Well, for most of history, China was the world largest economy. In many ways, we are returning to the norm.

So they should organize labor unions. Leaving a Communist government that purports to be post-Stalinist, as it were, to face the vexing question of whether it can, in this day and age, crush a state-independent labor movement the way the Soviet government would have and Mao’s government would have.

They will consider that, deeply and seriously, for about the burn-time of three sticks of incense.

Not really. China was the world’s largest economy back when the norm was to have an economy built around what could be produced by farmers and artisans. China had a lot of these and was very successful in that kind of economy. But the western world industrialized and changed the definition of what the norm was. China, which had been in first place under the old norm, tried to ignore the new norm as much as possible. The result was China stayed in one place while other countries were moving past it.

What China has finally done is abandon its old norm and acknowledged it needs to have a modern economy.

I can’t recall what TV news show it was, but they did a report where some companies are already looking at other countries, such as Cambodia, because of this.

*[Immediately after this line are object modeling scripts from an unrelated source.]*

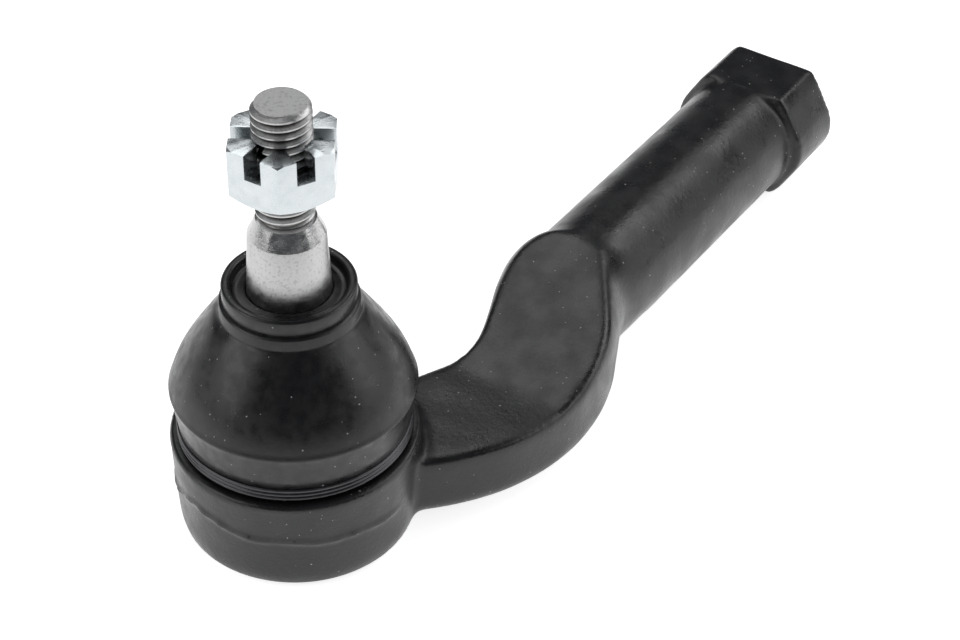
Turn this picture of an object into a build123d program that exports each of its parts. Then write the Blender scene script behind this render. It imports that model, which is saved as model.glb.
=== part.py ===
from build123d import *
import os
from math import asin, cos, degrees, radians, sin, sqrt, tan

# Tie rod end: a ball stud in a forged socket with a cranked arm and a threaded shank.
# Millimetres and degrees. The origin is the ball's centre, +Z runs up the stud and +X runs
# along the shank, away from the socket.

# ---------------------------------------------------------------------------------------------
# Driving dimensions
# ---------------------------------------------------------------------------------------------

# Clearances
RUN = 0.05            # radial clearance of a running fit
LOOSE = 0.3           # gap between soft or loosely held pieces
SWING_ROOM = 0.5      # room between the tilted stud's neck and the socket's mouth

# Ball stud
BALL_R = 11.0
BALL_FLAT_R = 4.5     # flat on the underside of the ball
NECK_R = 5.0
TILT = 25.0           # largest tilt of the stud, each way
TAPER_BASE_Z = 29.5   # large end of the taper
TAPER_TOP_Z = 44.2    # small end of the taper
TAPER_TOP_R = 6.6
TAPER_PER_MM = 1 / 20 # radius gained per millimetre, a taper of 1 in 10 on the diameter
NECK_FLARE = 4.0      # height over which the neck swells into the taper
SHOULDER_H = 3.5      # conical shoulder from the taper to the thread
LAND_H = 1.2          # plain land between the shoulder and the thread
THREAD_R = 5.0        # M10
THREAD_LENGTH = 20.6
TIP_CHAMFER = 1.0
PIN_HOLE_R = 1.3      # cross hole for a split pin
PIN_HOLE_DROP = 7.5   # from the stud's tip down to the cross hole
PIN_HOLE_AZIMUTH = 165.0

# Castle nut
NUT_FLATS = 17.0
NUT_HEIGHT = 9.8
NUT_BODY_H = 5.3      # solid part below the slots
NUT_SLOT_W = 3.2
NUT_GAP = 6.0         # height of the nut above the taper's shoulder as delivered
NUT_FOOT_CHAMFER_H = 1.0
NUT_TOP_CHAMFER_H = 0.3
NUT_CORNER_AZIMUTH = -147.0

# Seats, spring and end cap, stacked under the ball
SEAT_WALL = 2.3
SEAT_SPLIT = 0.6      # half the gap between the upper and the lower seat
SEAT_FLOOR = 1.6
GREASE_HOLE_R = 3.5
SPRING_H = 1.6
SPRING_T = 0.8
SPRING_BORE_R = 5.0
CAP_T = 2.5
CAP_R = 15.0
CAP_DISH_R = 7.5
CAP_DISH_DEPTH = 0.8
ROLLED_LIP = 1.0      # housing edge rolled over the cap
ROLLED_LIP_R = 14.0

# Socket of the housing
SOCKET_WALL = 8.65
SOCKET_DRAFT = 0.9    # how much narrower the socket is at its foot
SOCKET_FOOT_ROUND = 3.0
RIM_Z = 2.3           # flat rim that the boot's base stands on
RIM_CHAMFER = 0.5
RIM_LEDGE = 1.35      # how far the rim stands out beyond the base ring
GROOVE_WALL = 3.25    # wall of the neck at the boot groove
GROOVE_H = 4.0
NECK_LIP = 1.4        # how far the neck's lip stands out over the groove
NECK_LIP_H = 3.2
SEAT_CONE_H = 2.2     # cone that centres the upper seat under the mouth

# Arm and shank of the housing
ARM_WIDTH = 24.6
ARM_TOP_Z = -2.5
ARM_H = 13.3
ARM_STOCK = 2.2       # height left on the arm's sections for the flat top to be cut from
ARM_CORNER = 3.6      # round of the arm's section
RAMP_FOOT_X = 34.0    # where the arm's flat top starts to climb to the shank
RAMP_END_X = 68.0
SHANK_R = 12.3
SHANK_Y = -16.0
SHANK_X = 70.0        # start of the round shank
ARM_BULGE = 6.8       # how far the arm's middle stands off the shank's axis
HEX_FLATS = 27.6      # across the four slanted flats of the collar
WRENCH_FLATS = 23.5   # across its upper and lower flat
HEX_LENGTH = 14.5
HEX_CORNER = 9.0      # large round that leaves only narrow slanted flats
OVERALL_X = 146.0     # ball centre to the shank's end face
SHANK_THREAD_R = 7.19 # minor radius of M16 x 1.5
SHANK_THREAD_DEPTH = 55.0
SHANK_MOUTH_CHAMFER = 1.0
DRILL_POINT = 118.0

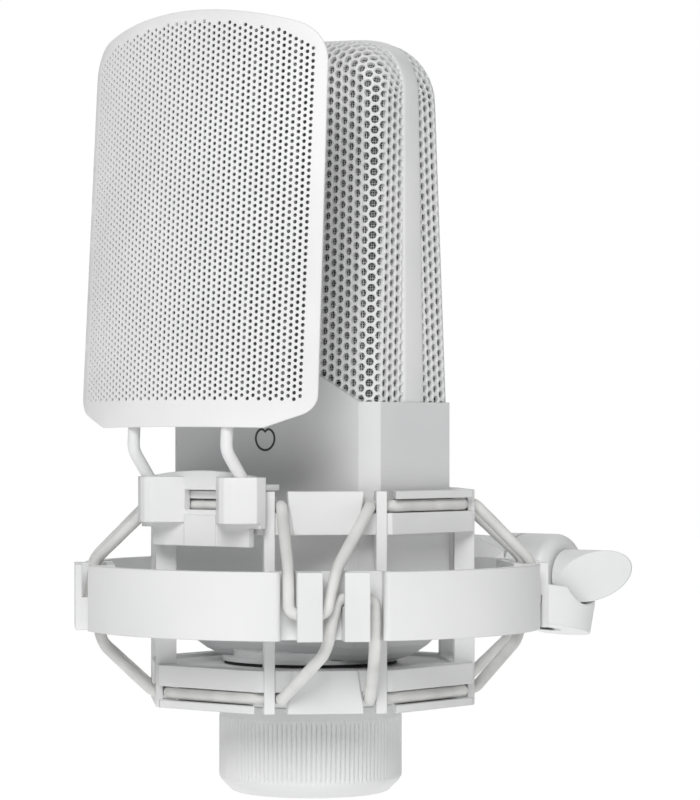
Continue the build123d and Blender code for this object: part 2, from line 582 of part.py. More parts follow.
# ---------------------------------------------------------------- build and export
microphone_body()
cable_socket()
chassis()
capsule()
grille()
cradle()
outer_ring()
elastics()
swivel_arm()
clamp_knob()
mouth = stand_adapter()
filter_clip()
filter_panel()
to_origin = Pos(-mouth.X, -mouth.Y, -mouth.Z)
os.makedirs("parts", exist_ok=True)
for node, shape in parts.items():
    export_step(to_origin * shape, "parts/" + node + ".step")
print("stand thread mouth in the working frame:", mouth)
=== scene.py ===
"""Looks of a studio condenser microphone on elastic cords, with its clip-on pop filter.

Sizes are millimetres in a working frame: the microphone's axis is Z, Z = 0 is the underside of the
cradle, and the front of the microphone faces -Y. at() turns them into the row frame, in metres.
"""

import json
from math import cos, pi, radians, sin, sqrt

import bmesh
import bpy
import numpy as np
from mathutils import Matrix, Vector
from mathutils.geometry import delaunay_2d_cdt


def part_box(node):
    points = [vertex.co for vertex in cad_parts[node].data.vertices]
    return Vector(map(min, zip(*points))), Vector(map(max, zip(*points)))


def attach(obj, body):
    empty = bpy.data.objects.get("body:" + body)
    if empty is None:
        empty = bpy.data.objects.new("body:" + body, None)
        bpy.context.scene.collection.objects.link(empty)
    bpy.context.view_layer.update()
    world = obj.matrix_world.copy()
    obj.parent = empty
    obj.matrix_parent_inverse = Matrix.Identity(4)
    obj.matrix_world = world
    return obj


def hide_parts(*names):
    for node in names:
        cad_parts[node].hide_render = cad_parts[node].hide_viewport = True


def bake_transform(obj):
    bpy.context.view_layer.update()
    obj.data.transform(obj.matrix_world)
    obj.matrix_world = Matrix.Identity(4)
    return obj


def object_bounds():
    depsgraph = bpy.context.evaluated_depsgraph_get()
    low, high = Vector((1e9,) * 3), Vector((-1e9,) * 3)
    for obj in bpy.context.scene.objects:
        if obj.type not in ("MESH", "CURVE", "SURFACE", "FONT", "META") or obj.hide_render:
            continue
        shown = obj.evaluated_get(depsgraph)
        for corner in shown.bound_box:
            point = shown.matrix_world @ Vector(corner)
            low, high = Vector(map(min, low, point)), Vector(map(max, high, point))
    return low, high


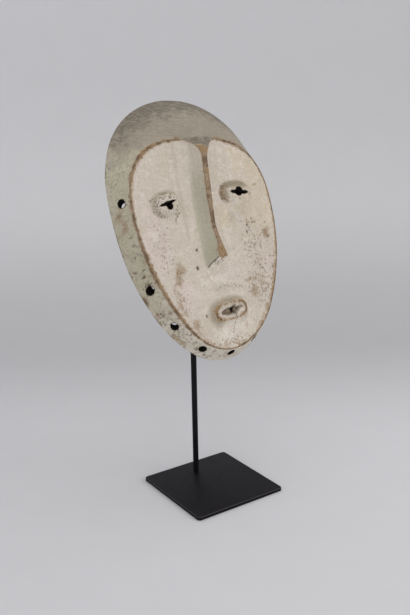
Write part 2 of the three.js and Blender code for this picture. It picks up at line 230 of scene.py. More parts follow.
def mix(a, b, share):
    return a + (b - a) * share


def soft_max(a, b, blend):
    """The higher of two heights, rounded where they meet."""
    share = np.clip(0.5 + 0.5 * (a - b) / blend, 0, 1)
    return mix(b, a, share) + blend * share * (1 - share)


def egg_radius(outline, angle):
    return sum(size * np.cos(k * angle) for k, size in enumerate(outline))


def swell(across, up):
    below = np.maximum(0, BROW_UP - up)
    return BROW_SWELL * bell(across, BROW_HALF_WIDTH) * np.exp(-((below / BROW_FADE) ** 1.35))


def chin_dip(up):
    return CHIN_DIP * bell(up, CHIN_DIP_REACH)


def face_share(across, up):
    """How far out from the centre to the face edge a point lies."""
    angle = np.arctan2(across, up - CENTRE_HEIGHT)
    return np.hypot(across, up - CENTRE_HEIGHT) / egg_radius(FACE_OUTLINE, angle)


def face_depth(across, up):
    share = np.minimum(1, face_share(across, up))
    return swell(across, up) - chin_dip(up) - FACE_HOLLOW * (1 - share ** 3)


def on_outline(outline, angle, inset=0.0, share=1.0):
    radius = (egg_radius(outline, angle) - inset) * share
    return radius * np.sin(angle), CENTRE_HEIGHT + radius * np.cos(angle)


def face_edge(angle):
    across, up = on_outline(FACE_OUTLINE, angle)
    step = BROW_STEP * ramp(np.cos(angle), 0.55, 1)
    return np.stack([across, up, swell(across, up) - chin_dip(up) + step], -1)


def rim_edge(angle, inset=0.0):
    across, up = on_outline(RIM_OUTLINE, angle, inset)
    drop = RIM_CHIN_DROP * bell(up + 9, RIM_CHIN_REACH)
    return np.stack([across, up, -RIM_BACK - RIM_SLOPE * up - drop], -1)


def inner_corner(angle):
    across, up = on_outline(FACE_OUTLINE, angle, INNER_EDGE_INSET)
    return np.stack([across, up, face_depth(across, up) - WALL], -1)


def band_frame(start, end, angle):
    """The way back along the band and the way out of it."""
    chord = end - start
    out = np.stack([np.sin(angle), np.cos(angle), np.zeros_like(angle)], -1)
    run = (chord * out).sum(-1, keepdims=True)
    drop = chord[..., 2:3]
    normal = -drop * out
    normal[..., 2:3] += run
    return chord, normal / np.linalg.norm(normal, axis=-1, keepdims=True)


def band_bulge(angle, share):
    """How far the band stands out from the straight line between its edges."""
    bulge = BAND_BULGE + FOREHEAD_BULGE * np.maximum(0, (np.cos(angle) - FOREHEAD_START) / FOREHEAD_RUN)
    return bulge * 4 * share * (1 - share)


def band_point(start, end, angle, share):
    chord, normal = band_frame(start, end, angle)
    return start + chord * share + normal * band_bulge(angle, share)[..., None]


def ridge_half(up):
    above = ramp(up, NOSE_WAIST, NOSE_WAIST + 30)
    below = np.maximum(0, (TIP_FLARE_UP - up) / (TIP_FLARE_UP - NOSE_TIP)) ** 1.5
    root = np.maximum(0, (up - ROOT_FLARE_UP) / ROOT_FLARE_RUN) ** 3
    gain = CREST_WAIST_GAIN * above
    return CREST_HALF + gain + CREST_TIP_GAIN * below + CREST_ROOT_GAIN * np.minimum(1.2, root)


def end_rise(up):
    """0 at the foot of the nose's flat end, 1 at the tip above it."""
    return np.clip((up - NOSE_FOOT) / (NOSE_TIP - NOSE_FOOT), 0, 1)


def crest_half(across, up):
    """Half width of the nose's crest, and below the tip of the flat end."""
    return mix(np.where(across < 0, *END_HALF), ridge_half(up), end_rise(up))


def ridge_depth(up):
    low = np.clip((NOSE_WAIST - up) / (NOSE_WAIST - NOSE_TIP), 0, 1)
    high = np.clip((up - NOSE_WAIST) / (NOSE_ROOT - NOSE_WAIST), 0, 1)
    return WAIST_DEPTH + TIP_RISE * np.sin(low * math.pi / 2) ** 2 + ROOT_RISE * high ** 1.25


def crest_depth(across, up):
    return ridge_depth(up) - BROW_SWELL * (1 - bell(across, BROW_HALF_WIDTH))


def nose_depth(across, up):
    """Height of the nose: a flat crest with hollow flanks, and a flat end under the tip."""
    half = crest_half(across, up)
    reach = np.maximum(np.where(across < 0, *FLANK_REACH), half + 2)
    ground = face_depth(across, up)
    away = np.abs(across)
    crest = mix(ground + 0.3, crest_depth(np.minimum(away, half), up), end_rise(up))
    fall = np.clip((away - half) / (reach - half), 0, 1)
    height = mix(ground - 0.6, crest, (1 - fall) ** 1.6)
    outside = (away > reach) | (up < NOSE_FOOT - 1) | (up > NOSE_TOP)
    return np.where(outside, ground - 6, height)


def oval_place(oval, across, up):
    """A point in the oval's own directions."""
    tilt = math.radians(oval["tilt"])
    x, y = across - oval["across"], up - oval["up"]
    return x * math.cos(tilt) + y * math.sin(tilt), y * math.cos(tilt) - x * math.sin(tilt)


def oval_reach(oval, half, across, up):
    """1 on the oval's outline, less inside it."""
    x, y = oval_place(oval, across, up)
    power = oval["roundness"]
    return (np.abs(x / half[0]) ** power + np.abs(y / half[1]) ** power) ** (1 / power)


def oval_climb(oval, across, up):
    """0 at the foot of a raised oval, 1 at the edge of its top, more inside it."""
    low = np.full(np.shape(across), -1.0)
    high = np.full(np.shape(across), 1.6)
    for _ in range(14):
        middle = (low + high) / 2
        half = [mix(oval["foot"][k], oval["top"][k], middle) for k in (0, 1)]
        inside = oval_reach(oval, half, across, up) < 1
        low = np.where(inside, middle, low)
        high = np.where(inside, high, middle)
    return (low + high) / 2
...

China was starting from a really low point. Mao was one of the worst leaders in the history of the world. More Chinese people starved to death under Mao than Russians were killed in WW2. After Mao died, a village in China decided to break from collective farming assigned land to each family and allow each family to keep what it harvested. The harvest were so bountiful it attracted the attention of the government who decided to allow what was going on and encourage other towns to copy the new model. This was because Mao’s brutality to the upper members of the communist party had discredited communism amoung the elite.
Allowing capitalism into China led the way to industrialization. Peasants went from subsistence farming which produced barely enough to feed a peasant family to working in a factory and producing several dollars worth of production per day. China had hundreds of millions of people that could make this transition. At first it was working in the factories of foreign companies but then Chinese entrepreneurs copied the factories and opened their own. This surge in productivity led to massive injections of foreign capital, which led to more industrialization. Normally autocratic regimes see growth as a threat and try to control it, or see it as an opportunity for graft and strangle it. The local communist parties in China found that they could make more money by selling land to factory owners then they could in bribes. This meant that the local governments competed for the factory owners by offering good business conditions. The increased revenue and economic growth also could benefit the careers of the local party officials and allow them to move up in the government. So all levels of government in China are very pro-growth.
China is a confucian culture which means they believe in education, hard work, meritocracy, and obedience to authority. This makes the chinese worker very productive.
China has many problems, such as the incompatibility of an authoritarian government with a growing economy, and austrian business cycle concerns but they still have millions of people who can make the transition from peasants to industrial workers.
They will never be as rich as the US, but the chinese economy is one of the greatest boons to mankind in history.